For some income investors, the gig is up in pipeline giant Kinder Morgan Inc (KMI). However, a quick look at the charts shows that traders can still use KMI stock as a means of income generation.
Obviously, word of Kinder Morgan’s 75% dividend cut from a payout of $2.04 per share of KMI stock down to 50 cents caught the attention of myself and any other investor with a market newsfeed.
More importantly, the tough but necessary decision to cut the dividend on Kinder Morgan stock was a smart, tactical one by management. Ultimately, the substantial reduction frees up necessary cash flow in an otherwise difficult situation.
In fact, the cut was sufficient for Standard & Poor’s to affirm KMI’s BBB- corporate credit rating and A-3 short-term credit rating.

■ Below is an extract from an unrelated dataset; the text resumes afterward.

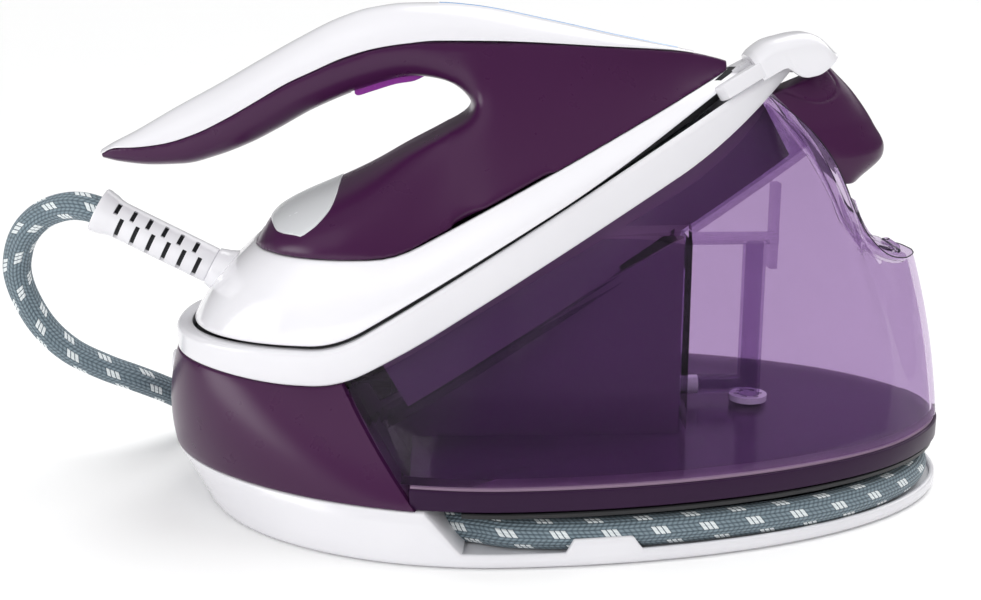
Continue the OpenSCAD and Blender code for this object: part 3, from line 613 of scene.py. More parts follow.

Moreover, S&P noted the dividend adjustment to KMI stock “is credit positive and a prudent and necessary action taken by management in light of very challenging capital market conditions.”
Click to Enlarge And at the end of the day, Wednesday’s positive action in Kinder Morgan’s stock price spoke volumes about what investors actually think of the policy move versus Tuesday’s immediate after-hours reaction, which sent shares of KMI down over 7%.
KMI Weekly Stock Chart
This week’s action has resulted in the largest investor interest since its debut in 2011. The enormous volume has been mostly all underwater relative to last week’s low-water mark, but Wednesday’s gain of nearly 7% and complete unwind and reversal of the after-hours reaction suggests a technical washout is playing out in KMI stock.
This strategist also likes the fact Kinder Morgan shares have nearly completed a Fibonacci-inspired two-step move, or mirror move, where the dollar size of leg AB = leg CD.
For what it’s worth, a 100% completion of this pattern at $14 was for all intents and purposes confirmed in Tuesday’s after-hours when KMI stock was trading near $14.50 and possibly a bit lower, with an exact low unconfirmed.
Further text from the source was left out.